Hendecagon

Regular hendecagon
A regular hendecagon
Type Regular polygon
Edges and vertices 11
Schläfli symbol {11}
Coxeter diagram
Symmetry group Dihedral (D11), order 2×11
Internal angle (degrees) $\approx 147.273$°
Dual polygon self
Properties convex, cyclic, equilateral, isogonal, isotoxal

In geometry, a hendecagon (also undecagon[1]) is an 11-sided polygon. (The name hendecagon, from Greek hendeka "eleven" and gon– "corner", is often preferred to the hybrid undecagon, whose first part is formed from Latin undecim "eleven".[2])

Regular hendecagon

A regular hendecagon has internal angles of 147.27 degrees.[3] The area of a regular hendecagon with side length a is given by[4]

$A = \frac{11}{4}a^2 \cot \frac{\pi}{11} \simeq 9.36564\,a^2.$

A regular hendecagon is not constructible with compass and straightedge.[5] Because 11 is not a Pierpont prime, construction of a regular hendecagon is still impossible even with the usage of an angle trisector.

Close approximations to the regular hendecagon can be constructed, however.
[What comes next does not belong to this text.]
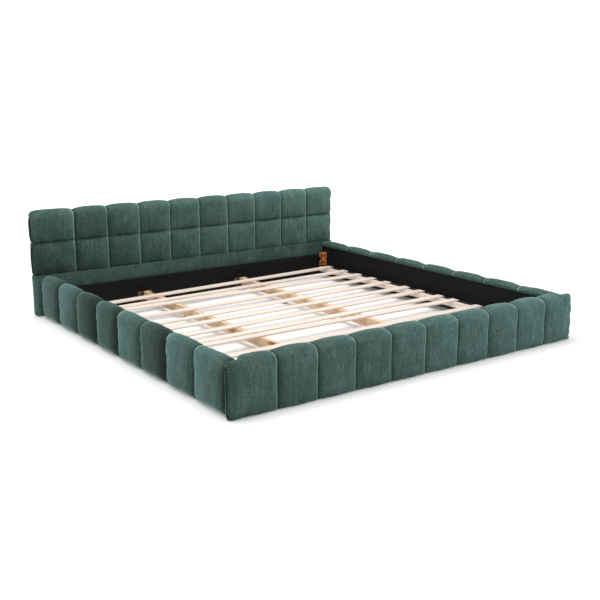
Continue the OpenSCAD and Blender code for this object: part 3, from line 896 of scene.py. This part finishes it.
def headboard_tufts(name, node, bottom, top, rolls_over, tones):
    """One row of tufts. The upper row rolls over the headboard's top, the lower ends in a seam."""
    low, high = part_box(node)
    panel_low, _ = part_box("headboard_panel")
    frame_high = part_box("headboard_frame")[1]
    face = low.y + TUFT_DEPTH
    back = high.y
    inside = panel_low.y - FIT_GAP
    edges = cross_edges(high.x)

    def rise(z):
        """The tuft's swell up its height: 0 in the seams, and full where it rolls over the top."""
        t = (z - bottom) / (top - bottom)
        up = swell(t, TUFT_POWER)
        return np.where(t < 0.5, up, 1.0) if rolls_over else up

    def pinch(z):
        return TUFT_PINCH * (1 - rise(z))

    if rolls_over:
        seam_top = top - TUFT_BACK_ROUND
        corners = [(back, seam_top - 0.030, 0, 0.0), (back, seam_top, TUFT_BACK_ROUND, 0.5),
                   (face, seam_top, TUFT_ROLL, 1.0)]
        lid = frame_high.z + FIT_GAP
        middle = (bottom + lid) / 2
        solid_back = [(face + 0.008, bottom + FIT_GAP), (back - 0.01, bottom + FIT_GAP),
                      (back, bottom + 0.01), (back, middle), (back, lid - 0.03)]
        pocket_back = [(inside, bottom + FIT_GAP), (inside, middle), (inside, lid),
                       (back - 0.004, lid), (back - 0.001, lid)]
    else:
        corners = [(face + SEAM_LIP, top + SEAM_LAP, 0, 0.0), (face, top + SEAM_LAP, 0, 0.0)]
        middle = (bottom + top) / 2
        solid_back = [(face + 0.008, bottom + FIT_GAP), (back - 0.004, bottom + FIT_GAP),
                      (back, bottom + 0.008), (back, middle), (back, top - 0.008),
                      (back - 0.004, top - FIT_GAP), (face + 0.008, top - FIT_GAP)]
        pocket_back = [(inside, z) for z in (bottom + FIT_GAP, bottom + 0.004, bottom + 0.02,
                                             middle, top - 0.02, top - 0.004, top - FIT_GAP)]
    corners += [(face, bottom - SEAM_LAP, 0, 0.0), (face + SEAM_LIP, bottom - SEAM_LAP, 0, 0.0)]
    points, normals, swells = outline(corners, -1)
    on_face = points[:, 0] < face + 0.0005
    swells = np.where(on_face, rise(points[:, 1]), swells)
    swells[[0, -1]] = 0
    flat = on_face & (points[:, 1] < top - TUFT_ROLL)
    normals = np.where(flat[:, None], [[-1.0, 0.0]], normals)

    piece = cross_pad(name, node, lambda x: (points, normals, swells),
                      lambda x, solid, draw: np.array(solid_back if solid else pocket_back),
                      edges, frame_high.x, TUFT_DEPTH, painted_channel_tones(*tones), HEAD_PUFF,
                      HEAD_END_ROUND, TUFT_DOME, pinch)
    x, _, z = points_of(piece.data).T
    add_painted_light(piece, tuft_sheen(x, z, edges, bottom, top))
    # The distance to the seams between the rows too, for the puckers and the painted seam shade
    to_mid_seam = np.maximum(np.abs(z - MID_SEAM) - SEAM_LAP, 0)
    across = np.minimum(to_mid_seam, np.abs(z - LOW_SEAM))
    put_attribute(piece, "seam_gap", np.minimum(floats_of(piece.data, "seam_gap"), across))


def base_band():
    """The flat band of the headboard under the tufts, down to the floor."""
    low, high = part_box("headboard_base_pad")
    panel_low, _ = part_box("headboard_panel")
    frame_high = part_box("headboard_frame")[1]
    face = low.y + BASE_FACE
    inside = panel_low.y - FIT_GAP
    section = outline([
        (face + 0.010, high.z, 0, 0.0),
        (face, high.z, 0.004, 0.3),
        (face, low.z, 0.012, 1.0),
        (face + 0.014, low.z, 0, 0.0),
    ], -1)
    solid_back = [(face + 0.02, low.z), (high.y - 0.004, low.z), (high.y, low.z + 0.01),
                  (high.y, 0.13), (high.y, high.z - 0.01), (high.y - 0.004, high.z - FIT_GAP),
                  (face + 0.02, high.z - FIT_GAP)]
    pocket_back = [(inside, z) for z in (low.z + 0.001, low.z + 0.01, low.z + 0.05, 0.13,
                                         high.z - 0.05, high.z - 0.01, high.z - FIT_GAP)]
    cross_pad("headboard_base_cover", "headboard_base_pad", lambda x: section,
              lambda x, solid, draw: np.array(solid_back if solid else pocket_back),
              np.array([-high.x, high.x]), frame_high.x, BASE_DEPTH, np.array([BASE_TONE]),
              BASE_PUFF, BASE_END_ROUND, BASE_DOME)


# ---------------------------------------------------------------- simulation and finish of the pads

def inflate_pads():
    """Blows the covers up between their pinned seams, and keeps each point's move in a cap."""
    scene = bpy.context.scene
    scene.frame_start, scene.frame_end = 1, SIM_FRAMES
    before = {}
    for piece, _ in soft_pieces:
        before[piece.name] = points_of(piece.data)
        cloth = piece.modifiers.new("cloth", "CLOTH")
        for key, value in CLOTH.items():
            setattr(cloth.settings, key, value)
        cloth.settings.effector_weights.gravity = 0
        cloth.collision_settings.use_collision = False
        cloth.point_cache.frame_end = SIM_FRAMES
    for step in range(1, SIM_FRAMES + 1):
        scene.frame_set(step)
    graph = bpy.context.evaluated_depsgraph_get()
    for piece, cap in soft_pieces:
        after = points_of(piece.evaluated_get(graph).data)
        move = after - before[piece.name]
        length = np.linalg.norm(move, axis=1)
        capped = np.where(length > NO_MOVE, cap * np.tanh(length / cap), 0)
        scale = capped / np.maximum(length, NO_MOVE)
        piece.modifiers.clear()
        set_points(piece.data, before[piece.name] + move * scale[:, None])
    scene.frame_set(1)


def finish_pad(piece):
    """Subdivides a cover, gathers it into small puckers beside its seams and dresses it."""
    smooth = piece.modifiers.new("smooth", "SUBSURF")
    smooth.levels = smooth.render_levels = 1
    graph = bpy.context.evaluated_depsgraph_get()
    mesh = bpy.data.meshes.new_from_object(piece.evaluated_get(graph))
    piece.modifiers.clear()
    piece.data = mesh
    piece.vertex_groups.clear()
    for polygon in mesh.polygons:
        polygon.use_smooth = True
    points = points_of(mesh)
    normals = np.zeros(len(mesh.vertices) * 3, np.float32)
    mesh.vertices.foreach_get("normal", normals)
    normals = normals.reshape(-1, 3)
    gap = floats_of(mesh, "seam_gap")
    shown = np.clip(floats_of(mesh, "shown"), 0, 1)
    near = np.exp(-(gap / PUCKER_REACH) ** 2) * (1 - np.exp(-(gap / PUCKER_CLEAR) ** 2))
    lift = np.zeros(len(points))
    for i in np.flatnonzero(shown > 0):
        x, y, z = points[i]
        fold = noise.noise(Vector((x * 8, y * 8, z * 42)))
        broad = noise.noise(Vector((x * 9 + 3, y * 9, z * 11)))
        lift[i] = shown[i] * (PUCKER_HEIGHT * near[i] * fold + WAVE_HEIGHT * broad)
    set_points(mesh, points + normals * lift[:, None])
    mesh.materials.clear()
    mesh.materials.append(materials["velvet"])


# ---------------------------------------------------------------- linings and the back cover

def finish_sheet(piece, node, slot):
    for polygon in piece.data.polygons:
        polygon.use_smooth = True
    piece.data.materials.append(materials[slot])
    if slot == "velvet":
        vertices = len(piece.data.vertices)
        put_attribute(piece, "shade", np.full(vertices, BACK_TONE))
        put_attribute(piece, "seam_gap", np.full(vertices, NO_SEAM))
    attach(piece, "root")
    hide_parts(node)


def stretched_sheet(name, node, facing, across, up, face, slot):
    """A thin cloth stretched over a board, a little slack between its staples."""
    low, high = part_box(node)
    width, height = (high - low)[across], (high - low)[up]
    columns, rows = int(width / SHEET_COLUMN), max(6, int(height / SHEET_ROW))
    shown_face, hidden_face = (high[face], low[face]) if facing > 0 else (low[face], high[face])
    points, faces = [], []
    for layer in (0, 1):
        for r in range(rows + 1):
            for c in range(columns + 1):
                u, v = c / columns, r / rows
                place = [0.0, 0.0, 0.0]
                place[across] = low[across] + width * u
                place[up] = low[up] + height * v
                slack = max(0.0, math.sin(math.pi * v)) ** 0.5
                ripple = noise.noise(Vector((place[across] * 6, place[up] * 22, facing * 3.1)))
                tuck = SHEET_TUCK * math.exp(-((1 - v) * height / SHEET_TUCK_REACH) ** 2)
                front = shown_face + facing * (slack * (SHEET_SLACK + SHEET_RIPPLE * ripple)
                                               - tuck - SHEET_INSET)
                place[face] = front if layer == 0 else hidden_face + facing * SHEET_BACK
                points.append(place)
    stride = (rows + 1) * (columns + 1)
    for r in range(rows):
        for c in range(columns):
            a = r * (columns + 1) + c
            quad = (a, a + 1, a + columns + 2, a + columns + 1)
            faces.append(quad)
            faces.append(tuple(stride + i for i in reversed(quad)))
    rim = ([(c, 0) for c in range(columns)] + [(columns, r) for r in range(rows)]
           + [(c, rows) for c in range(columns, 0, -1)] + [(0, r) for r in range(rows, 0, -1)])
    rim = [r * (columns + 1) + c for c, r in rim]
    for a, b in zip(rim, rim[1:] + rim[:1]):
        faces.append((b, a, stride + a, stride + b))
    finish_sheet(soft_object(name, points, faces), node, slot)


def head_rail_wrap():
    """The black lining of the head's cross rail: up its front and over its top."""
    low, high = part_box("head_rail_lining")
    front, top = low.y + SHEET_BACK, high.z - SHEET_BACK
    turns = [(front + WRAP_ROUND * (1 - math.cos(a)), top - WRAP_ROUND * (1 - math.sin(a)))
             for a in np.linspace(0, math.pi / 2, 6)]
    rises = [(front, z) for z in np.linspace(low.z, top - WRAP_ROUND, 12)[:-1]]
    runs = [(y, top) for y in np.linspace(front + WRAP_ROUND, high.y, 4)[1:]]
    path = np.array(rises + turns + runs)
    heading = np.gradient(path, axis=0)
    heading /= np.linalg.norm(heading, axis=1)[:, None]
    outwards = np.stack([-heading[:, 1], heading[:, 0]], axis=1)
    inner = path - outwards * WRAP_THICK
    slack = np.clip((path[:, 1] - low.z) / WRAP_RIPPLE_REACH, 0, 1) * WRAP_RIPPLE
    stations = np.linspace(low.x, high.x, 70)
    rings = np.zeros((len(stations), len(path) * 2, 3))
    for ring, x in zip(rings, stations):
        ripple = np.array([noise.noise(Vector((x * 6, p[0] * 22, p[1] * 22))) for p in path])
        outer = path + outwards * (ripple * slack)[:, None]
        ring[:, 0] = x
        ring[:, 1:] = np.concatenate([outer, inner[::-1]])
    finish_sheet(loft("head_lining_cloth", rings), "head_rail_lining", "lining")


def make_sheets():
    x, y, z = 0, 1, 2
    stretched_sheet("left_lining_cloth", "left_rail_lining", 1, y, z, x,
                    "lining")
    stretched_sheet("right_lining_cloth", "right_rail_lining", -1, y, z, x,
                    "lining")
    stretched_sheet("foot_lining_cloth", "foot_lining", 1, x, z, y,
                    "lining")
    stretched_sheet("headboard_back_cloth", "headboard_back_cover", 1, x, z, y,
                    "velvet")
    head_rail_wrap()


# ---------------------------------------------------------------- carried-over CAD nodes

def dress_cad_nodes():
    for node, part in frame["nodes"].items():
        material = materials[OWN_MATERIAL.get(node, SLOT_OF_NODE[node])]
        part.data.materials.clear()
        part.data.materials.append(material)
        if SLOT_OF_NODE[node] in EDGE_OF_SLOT:
            edge = part.modifiers.new("eased edges", "BEVEL")
            edge.width, edge.segments = EDGE_OF_SLOT[SLOT_OF_NODE[node]], 2
            edge.limit_method, edge.angle_limit = "ANGLE", math.radians(EASED_ANGLE)


def main():
    make_camera()
    make_studio()
    dress_cad_nodes()
    for side in (-1, 1):
        rail_pad(side)
    foot_pad()
    head_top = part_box("headboard_upper_pad")[1].z
    headboard_tufts("headboard_upper_cover", "headboard_upper_pad", MID_SEAM, head_top, True,
                    UPPER_TONES)
    headboard_tufts("headboard_lower_cover", "headboard_lower_pad", LOW_SEAM, MID_SEAM, False,
                    LOWER_TONES)
    base_band()
    inflate_pads()
    for piece, _ in soft_pieces:
        finish_pad(piece)
    make_sheets()


materials = make_materials()
main()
For instance, the ancient Greek mathematicians approximated the side length of a hendecagon inscribed in a unit circle as being 14/25 units long.[6] The animation below shows another approximation.

Use in coinage

The Canadian dollar coin, the loonie, is similar to, but not exactly, a regular hendecagonal prism,[7] as are the Indian 2-rupee coin[8] and several other lesser-used coins of other nations.[9] The cross-section of a loonie is actually a Reuleaux hendecagon.

Related shapes

The hendecagon shares the same set of 11 vertices with four regular hendecagrams, {11/2}, {11/3}, {11/4}, {11/5}.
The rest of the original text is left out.